JG: Oh, I think it’s me. I try my best not to think too much about a particular reader as I’m writing; I find that, for me, imagining the preferences or desires or tastes of the eventual audience will steer me away from writing something honest. I tend to write the weird little stories that capture my own imagination, and if there are people in the world who are interested in that, too, then it all shakes out just fine. I’m a rather emotional writer, too; if a scene wrecks me, I’m doing something right. And Eleanor wrecked me, many times over.

EB: Was it difficulty to write from the point of view of a fourteen-year-old girl?

JG:
You know, I’ve been asked many times why I chose to write from that particular point of view, but I’m not sure if anyone’s asked me if it was difficult to do so. That’s an interesting wrinkle. I suppose I’d say yes, because I’ve never been a fourteen-year-old girl, and I’m sure I missed quite a bit of the nuance that makes a young girl’s voice unique. But Eleanor’s also deeply curious, very quiet; she listens rather than speaks; she longs for a past that never quite belonged to her. I have many things in common with this character, and I hope those things come through with an honesty that brings her even more to life for a reader.

EB: I liked the way that the fantastical elements combined with the story of Eleanor’s family’s grief. Do you think that fantasy or just stories help us cope with the world?

JG: Absolutely. Perhaps more so in our youth, although the novel certainly throws that hypothesis out the window. Writing stories has always helped me in that regard, though I’m not always aware of it at the time. The women in this novel are at the mercy of consequences, with so little control over the events that set these repercussions in motion. I found it interesting to explore how their interior lives might blur the lines of reality and fantasy, to see if grief was something that might break down the boundaries between what’s real and what isn’t. But the other realities that surface in this book aren’t the same for everyone; some take comfort in it, while others are far more exposed and vulnerable.

EB: You wrote Eleanor over a long period with several breaks from it. Do you find it’s helpful to put a project aside and then come back to it fresh? Did it cause you to rethink the characters or plot?

JG: As I get older I find myself doing this more and more. I’ve been working on a new project since late 2014, and it seems to reveal itself to me in enormous waves. Now and then I have to put it aside and let myself think about it for a while, and inevitably, I’ll discover some little maneuver, some new facet that catches the light in a different way, and it will cause me to reconsider much of the book. That doesn’t mean it isn’t frustrating; it can be. But it does seem to be part of my ill-defined process these days.

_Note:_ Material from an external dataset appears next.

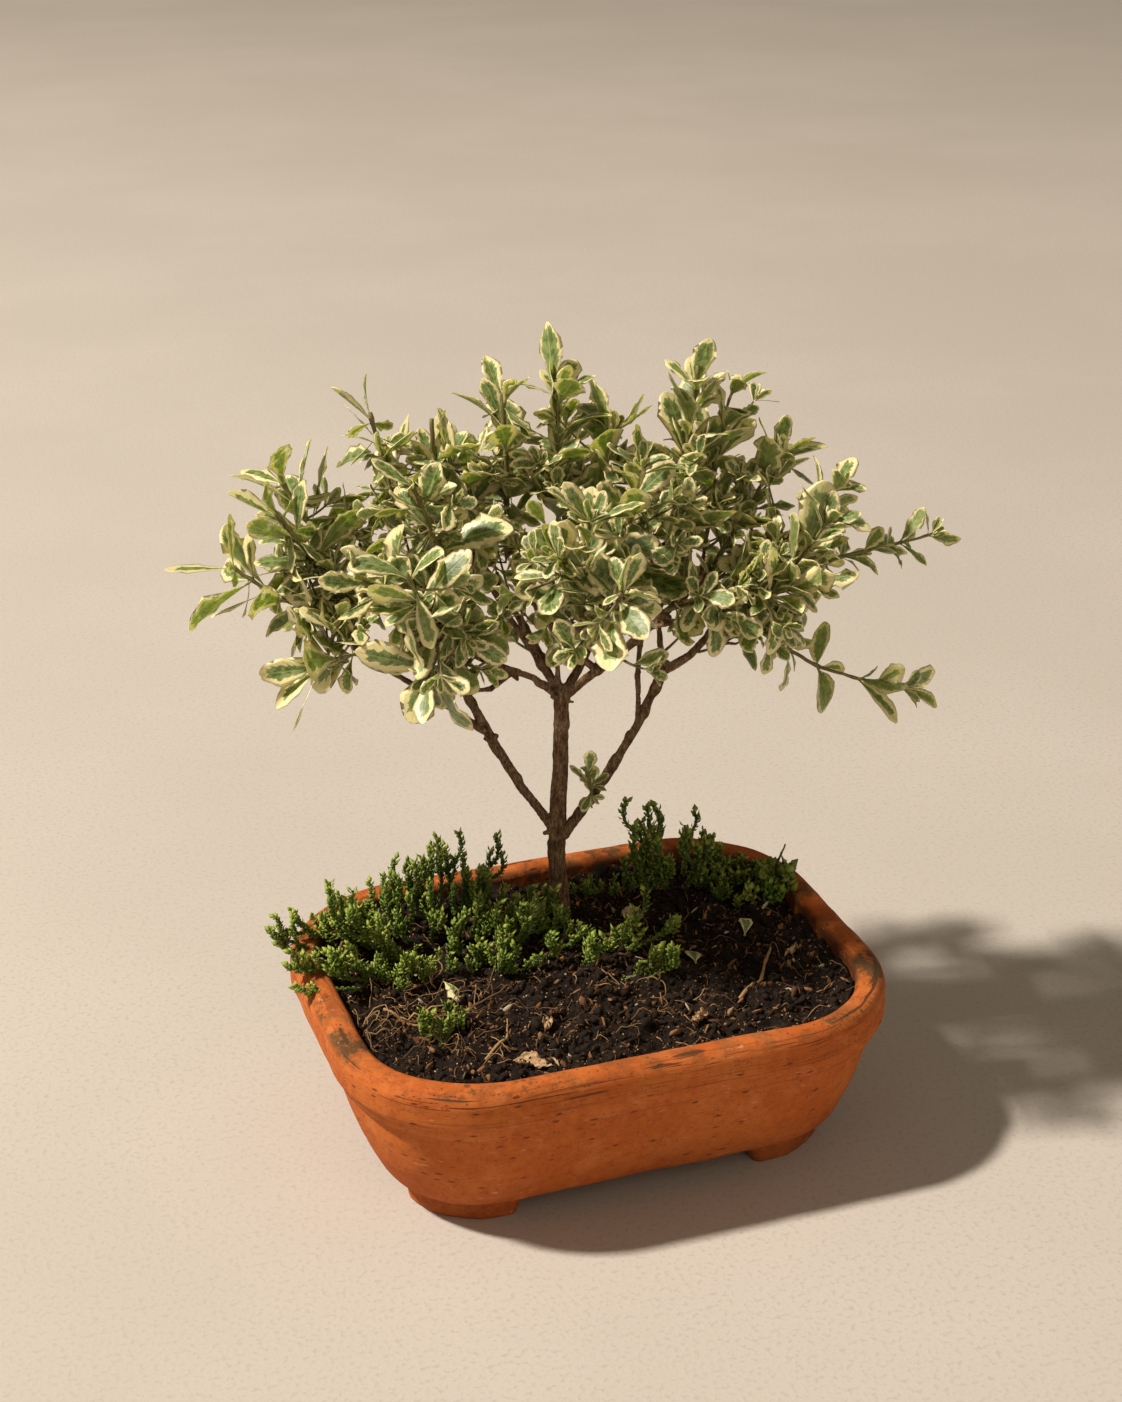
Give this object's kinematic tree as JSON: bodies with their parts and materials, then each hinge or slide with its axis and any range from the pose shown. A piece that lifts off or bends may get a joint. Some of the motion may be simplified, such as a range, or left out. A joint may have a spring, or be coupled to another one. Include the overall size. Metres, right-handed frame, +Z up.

With Eleanor the periods away from the novel were both short and long, both intentional and un-. The novel took nearly fifteen years, but of course that wasn’t fifteen uninterrupted years of writing. There were false starts, entire drafts thrown away, diversions and detours. Those were as important as the writing time, in the end; in those gaps, I grew up, had more experiences, met and married my wife, became a father. All of those things informed the novel that Eleanor became, and I think it’s a far better book as a result.

Of course, I’d like to write my next book a little more quickly.

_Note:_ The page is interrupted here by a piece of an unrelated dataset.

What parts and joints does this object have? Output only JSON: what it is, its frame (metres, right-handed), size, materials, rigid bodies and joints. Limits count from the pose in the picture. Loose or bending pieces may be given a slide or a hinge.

EB: You’ve released some of your previous books yourself and this time are trying Crown Publishing. How would you compare the two experiences?

JG: Both experiences have been so rewarding, in both different and similar ways. I self-published a novel, The Man Who Ended the World, in early 2013, and it was a revelation for me. At that point in my life, I’d been writing novels for about sixteen years — and aside from my family and a few friends, none of them had ever been read. That first step into self-publishing led me to readers, and that was utterly intoxicating and terrifying and wonderful. Some of those readers have stuck with me, which I’m grateful for.

Working with my editors at Crown, and watching a novel born into the world with the assistance of so many other people, has been a wild experience as well. There are things that, as a self-published author, I couldn’t easily achieve on my own — and yet my publisher accomplishes them with ease. I still get a charge when I walk into an unfamiliar bookstore and see my own novel on the shelf, usually a stone’s throw from David Guterson or Lev Grossman.

EB: Given the way, this book evolved, what do you think about the future of the publishing business and the ability of authors to work in different modes of publishing? Are things getting more flexible for authors?

JG: Oh, that certainly seems to be the case. There are more roads for authors to take than ever before, and I think that’s a good thing for authors, and mostly a good thing for readers. The volume of books that appear in the world each day has certainly increased; it’s both harder and easier to find something to read these days. Harder in the sense that there’s much more to sort through; easier in that there are far more people writing in narrow niches now than ever before, so readers with very particular tastes may find that they’re no longer limited to the one or two authors of whom they’d previously been aware. It’s certainly an interesting time for people who love books.

EB: What do you do when you are not writing books?

JG: I spend as much time as I can with my family. Recently, the majority of that time has been spent packing and unpacking, or making little changes to our new home. My happiest times are spent reading with my four-year-old daughter, or having tickle fights. And if I’m not doing that, I can usually be found in one of my few holy places: in a bookstore, at a ballgame, in a movie theater, or at a good diner, reading a book.

EB:
Any future projects you’d like to let folks know about?

JG: At the moment I’m working on a young adult novel, which is an exciting new adventure. I’ve got an idea for a collection of short stories, or perhaps a very weird novel, that I’ll indulge eventually. At any given moment I have one project on my plate, and about fifty attempting to distract me from writing it. If I can focus on one, I’m good.

EB: Thanks for talking with us. I really enjoyed Eleanor.

JG: It’s been my pleasure, Ed — thanks for having me, and for giving my book a chance!